- Instructions for the task -
Print all of the data exactly.

- Data extract -
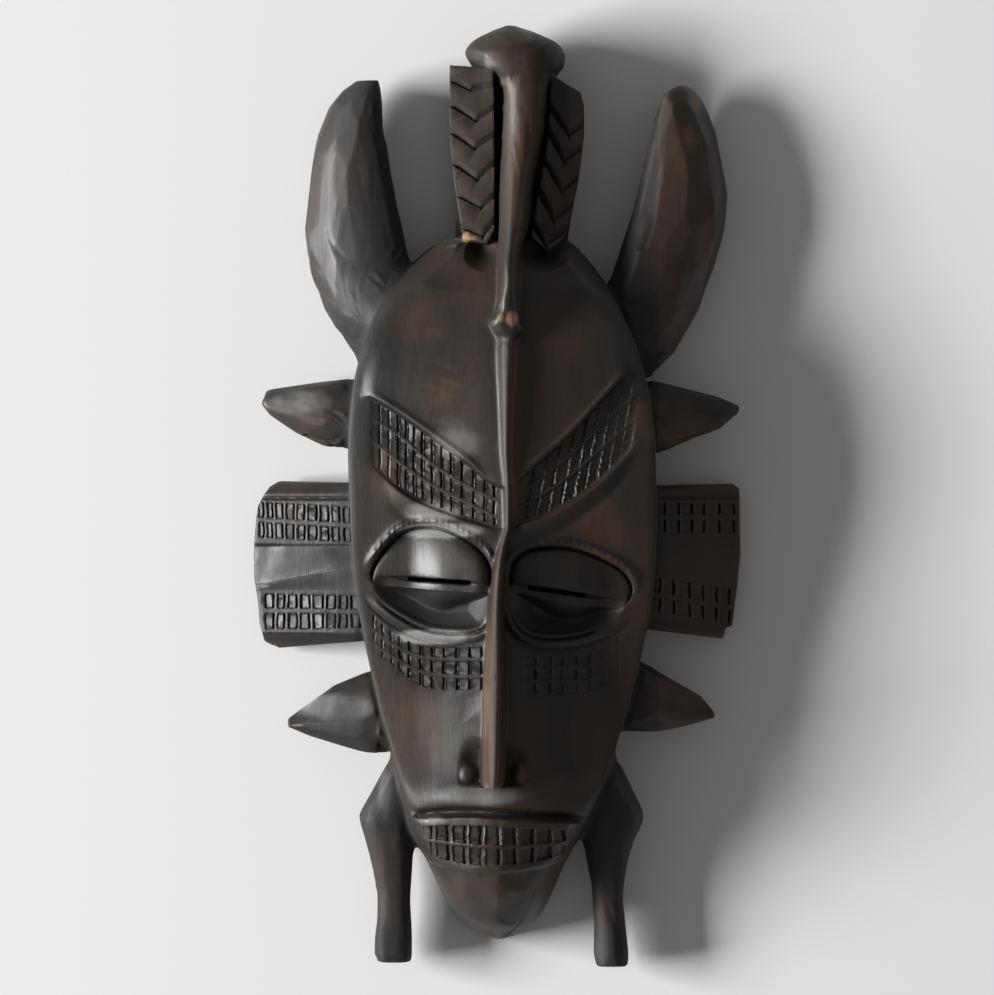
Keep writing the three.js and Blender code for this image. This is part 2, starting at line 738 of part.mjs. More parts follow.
function toGeometry(made) {
  const { numProp, vertProperties, triVerts } = made.getMesh();
  const positions = new Float32Array((vertProperties.length / numProp) * 3);
  for (let k = 0; k < positions.length / 3; k += 1) {
    positions.set(vertProperties.subarray(k * numProp, k * numProp + 3), k * 3);
  }
  const geometry = new THREE.BufferGeometry()
    .setAttribute("position", new THREE.BufferAttribute(positions, 3))
    .setIndex(new THREE.BufferAttribute(triVerts, 1));
  geometry.computeVertexNormals();
  return geometry;
}

const stainedWood = new THREE.MeshStandardMaterial({ color: 0x352c26, roughness: 0.48, metalness: 0 });
const mask = new THREE.Mesh(toGeometry(carving()), stainedWood);
mask.name = "mask";

// The part's origin is the middle of its outline, on the surface that it lies on.
const extent = new THREE.Box3().setFromObject(mask);
mask.position.set(-(extent.min.x + extent.max.x) / 2, -(extent.min.y + extent.max.y) / 2, 0);

const root = new THREE.Group();
root.add(mask);

export default root;
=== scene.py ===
"""A carved wooden face mask that lies on its back on a pale floor, seen from straight above.

The carving is worked out as one distance field in millimetres, in the axes of the solid, and meshed from it.
Tables of sizes hold rows of a place along the form followed by what the form measures there.
"""

import math

import bpy
import mathutils
import numpy as np
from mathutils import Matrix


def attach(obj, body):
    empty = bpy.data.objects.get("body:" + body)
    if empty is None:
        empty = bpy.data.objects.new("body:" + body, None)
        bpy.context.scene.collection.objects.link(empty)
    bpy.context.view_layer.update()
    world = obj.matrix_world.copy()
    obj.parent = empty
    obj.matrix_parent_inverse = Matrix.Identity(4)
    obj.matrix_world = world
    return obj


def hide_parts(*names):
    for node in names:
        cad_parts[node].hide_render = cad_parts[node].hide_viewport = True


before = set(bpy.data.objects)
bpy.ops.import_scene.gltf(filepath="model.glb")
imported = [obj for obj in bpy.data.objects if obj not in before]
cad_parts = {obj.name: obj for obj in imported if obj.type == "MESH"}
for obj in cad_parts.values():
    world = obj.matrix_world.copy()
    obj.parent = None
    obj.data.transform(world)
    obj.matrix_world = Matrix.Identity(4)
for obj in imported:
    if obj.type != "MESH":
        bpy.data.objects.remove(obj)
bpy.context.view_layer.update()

MM = 0.001
# From the axes of the tables to those of the frame.
SHIFT = np.array([-0.05, -0.2, 0.0])
# Sampling: size of a cell, cells along a coarse block, corners of the grid, step of the carved sheets.
CELL = 0.5
BLOCK = 4
GRID_LOW = np.array([-101.0, -192.0, -2.0])
GRID_HIGH = np.array([101.0, 192.0, 75.0])
SHEET_STEP = 0.25
FACES = 190000
RNG = np.random.default_rng(11)

# The face: height Y, middle X, half width, crown Z.
FACE = [
    (-178.5, 0.2, 3.0, 13), (-177.0, 0.2, 7.5, 19), (-172.6, 0.6, 13.9, 28), (-167.8, 0.2, 18.2, 34),
    (-158.1, 0.0, 23.2, 42), (-148.4, -0.2, 27.4, 47), (-138.7, -0.2, 32.3, 49), (-122.6, 1.4, 38.0, 50),
    (-102.4, 2.6, 44.4, 50.5), (-82.2, 2.8, 50.3, 51), (-58.0, 3.0, 56.1, 52.5), (-33.7, 2.8, 60.0, 55),
    (-9.5, 2.6, 61.4, 58), (14.7, 2.0, 61.6, 59), (39.0, 1.4, 59.8, 57), (55.1, 1.0, 56.3, 54),
    (75.3, 0.8, 48.5, 48), (89.0, 1.4, 40.5, 41), (98.7, 2.4, 32.0, 32), (103.6, 3.2, 25.5, 25),
    (106.8, 4.5, 10.0, 14),
]
CROWN_POWER = 2.2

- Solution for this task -
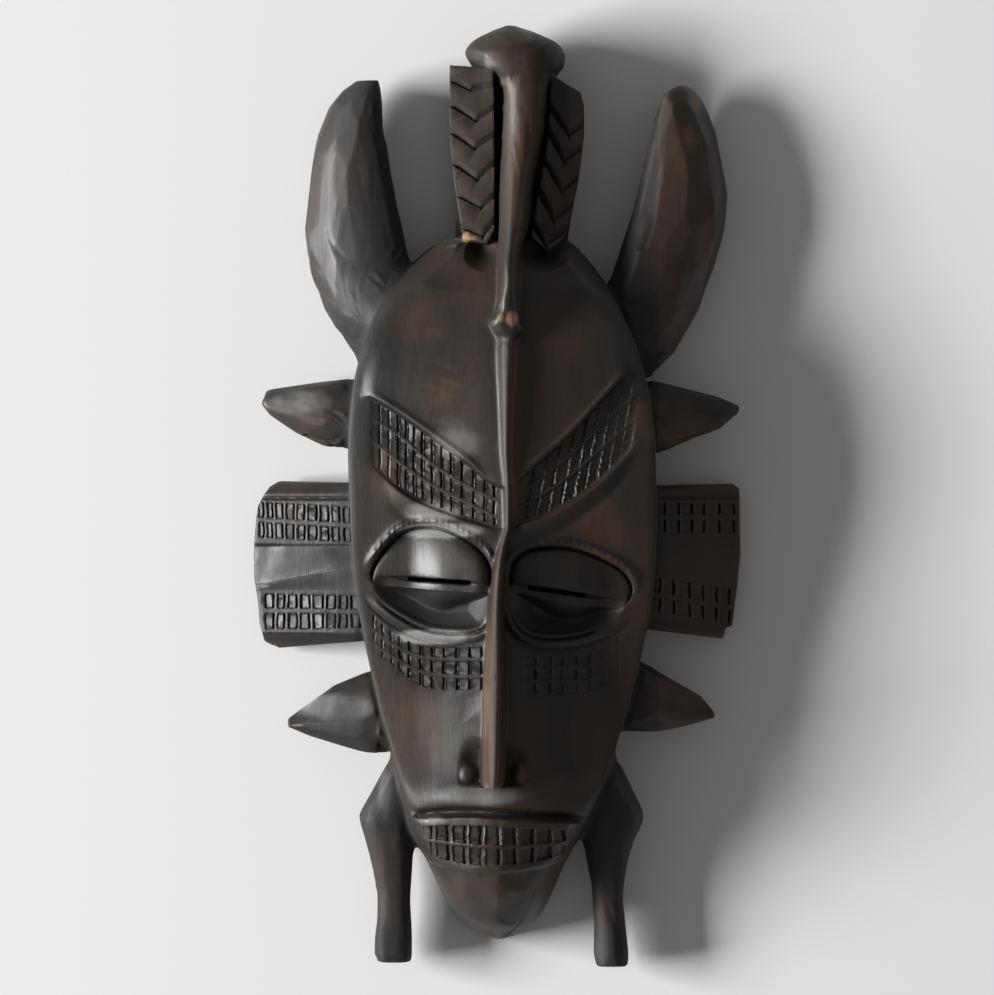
Keep writing the three.js and Blender code for this image. This is part 2, starting at line 738 of part.mjs. More parts follow.
function toGeometry(made) {
  const { numProp, vertProperties, triVerts } = made.getMesh();
  const positions = new Float32Array((vertProperties.length / numProp) * 3);
  for (let k = 0; k < positions.length / 3; k += 1) {
    positions.set(vertProperties.subarray(k * numProp, k * numProp + 3), k * 3);
  }
  const geometry = new THREE.BufferGeometry()
    .setAttribute("position", new THREE.BufferAttribute(positions, 3))
    .setIndex(new THREE.BufferAttribute(triVerts, 1));
  geometry.computeVertexNormals();
  return geometry;
}

const stainedWood = new THREE.MeshStandardMaterial({ color: 0x352c26, roughness: 0.48, metalness: 0 });
const mask = new THREE.Mesh(toGeometry(carving()), stainedWood);
mask.name = "mask";

// The part's origin is the middle of its outline, on the surface that it lies on.
const extent = new THREE.Box3().setFromObject(mask);
mask.position.set(-(extent.min.x + extent.max.x) / 2, -(extent.min.y + extent.max.y) / 2, 0);

const root = new THREE.Group();
root.add(mask);

export default root;
=== scene.py ===
"""A carved wooden face mask that lies on its back on a pale floor, seen from straight above.

The carving is worked out as one distance field in millimetres, in the axes of the solid, and meshed from it.
Tables of sizes hold rows of a place along the form followed by what the form measures there.
"""

import math

import bpy
import mathutils
import numpy as np
from mathutils import Matrix


def attach(obj, body):
    empty = bpy.data.objects.get("body:" + body)
    if empty is None:
        empty = bpy.data.objects.new("body:" + body, None)
        bpy.context.scene.collection.objects.link(empty)
    bpy.context.view_layer.update()
    world = obj.matrix_world.copy()
    obj.parent = empty
    obj.matrix_parent_inverse = Matrix.Identity(4)
    obj.matrix_world = world
    return obj


def hide_parts(*names):
    for node in names:
        cad_parts[node].hide_render = cad_parts[node].hide_viewport = True


before = set(bpy.data.objects)
bpy.ops.import_scene.gltf(filepath="model.glb")
imported = [obj for obj in bpy.data.objects if obj not in before]
cad_parts = {obj.name: obj for obj in imported if obj.type == "MESH"}
for obj in cad_parts.values():
    world = obj.matrix_world.copy()
    obj.parent = None
    obj.data.transform(world)
    obj.matrix_world = Matrix.Identity(4)
for obj in imported:
    if obj.type != "MESH":
        bpy.data.objects.remove(obj)
bpy.context.view_layer.update()

MM = 0.001
# From the axes of the tables to those of the frame.
SHIFT = np.array([-0.05, -0.2, 0.0])
# Sampling: size of a cell, cells along a coarse block, corners of the grid, step of the carved sheets.
CELL = 0.5
BLOCK = 4
GRID_LOW = np.array([-101.0, -192.0, -2.0])
GRID_HIGH = np.array([101.0, 192.0, 75.0])
SHEET_STEP = 0.25
FACES = 190000
RNG = np.random.default_rng(11)

# The face: height Y, middle X, half width, crown Z.
FACE = [
    (-178.5, 0.2, 3.0, 13), (-177.0, 0.2, 7.5, 19), (-172.6, 0.6, 13.9, 28), (-167.8, 0.2, 18.2, 34),
    (-158.1, 0.0, 23.2, 42), (-148.4, -0.2, 27.4, 47), (-138.7, -0.2, 32.3, 49), (-122.6, 1.4, 38.0, 50),
    (-102.4, 2.6, 44.4, 50.5), (-82.2, 2.8, 50.3, 51), (-58.0, 3.0, 56.1, 52.5), (-33.7, 2.8, 60.0, 55),
    (-9.5, 2.6, 61.4, 58), (14.7, 2.0, 61.6, 59), (39.0, 1.4, 59.8, 57), (55.1, 1.0, 56.3, 54),
    (75.3, 0.8, 48.5, 48), (89.0, 1.4, 40.5, 41), (98.7, 2.4, 32.0, 32), (103.6, 3.2, 25.5, 25),
    (106.8, 4.5, 10.0, 14),
]
CROWN_POWER = 2.2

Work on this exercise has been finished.